Thursday, April 14, 2005 - The Rodent Control Coordination Unit (RCCU)
says it has recorded significant success in lowering the population of rats on
the island specifically within the City of Castries.
The RCCU which started it campaign in September of 2004 says the six-month
period of the programme yielded a change in the public’s attitudes to proper
waste disposal as a means of curbing the rodent problem. However the RCCU
affirms more work needs to done in that area.
Coordinator of the Rodent Control Coordination Unit Dr. Perlinda Dupre says the
unit is particularly pleased with the progress made at the Victoria Hospital,
the Castries Market and the CDC housing and commercial buildings in the city
centre, which were part of a pilot project in the initial stages of the
“We’ve been getting a lot of positive remarks from the public especially in the
market and the CDC area. There has been a 60% reduction of rats that are there.
The Victoria hospital the same – all of this is feedback that we have been
getting from hospital personnel who use to see all the time and then now there
is definitely a reduction,” Dr. Dupre said.
Efforts to reduce the rodent population she says are ongoing. The Unit, she
says, has strengthened these efforts with a National Awareness and Education
Programme which included the preparation and distribution of posters and
brochures, a promotional jingle and town hall meetings.
“What we really want is to improve sanitation. Because we have had the success,
but then how do we maintain that success? Because the bait is competing with
food being thrown out there, the poor sanitation….human faeces which is protein
– the rats eat that,” the RCCU official said.

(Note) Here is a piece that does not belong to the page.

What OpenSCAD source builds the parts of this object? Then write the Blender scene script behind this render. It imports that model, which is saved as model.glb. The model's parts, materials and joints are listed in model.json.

A field assessment has been done in the southern town of Vieux Fort, and
meetings have been held with the assistance of a Rodent Control Action Committee
established there. An area has already been identified for baiting activities
that will commence soon.
The head of the Unit believes in order for the rodent numbers to be further
decreased and kept down, citizens will have to continue to do their part by
ensuring they embrace proper waste disposal habits and that they continue to
bait. Dr. Dupre further notes that families with pet cats have the least
problems with rats.
The Rodent Control Action Team comprises the St. Lucia Solid Waste management
Authority, the Castries City Council, Ministry of Communication and Works,
Department of Environmental Health, pest control specialists, the Chief Medical
Officer and the representatives of the RCCU.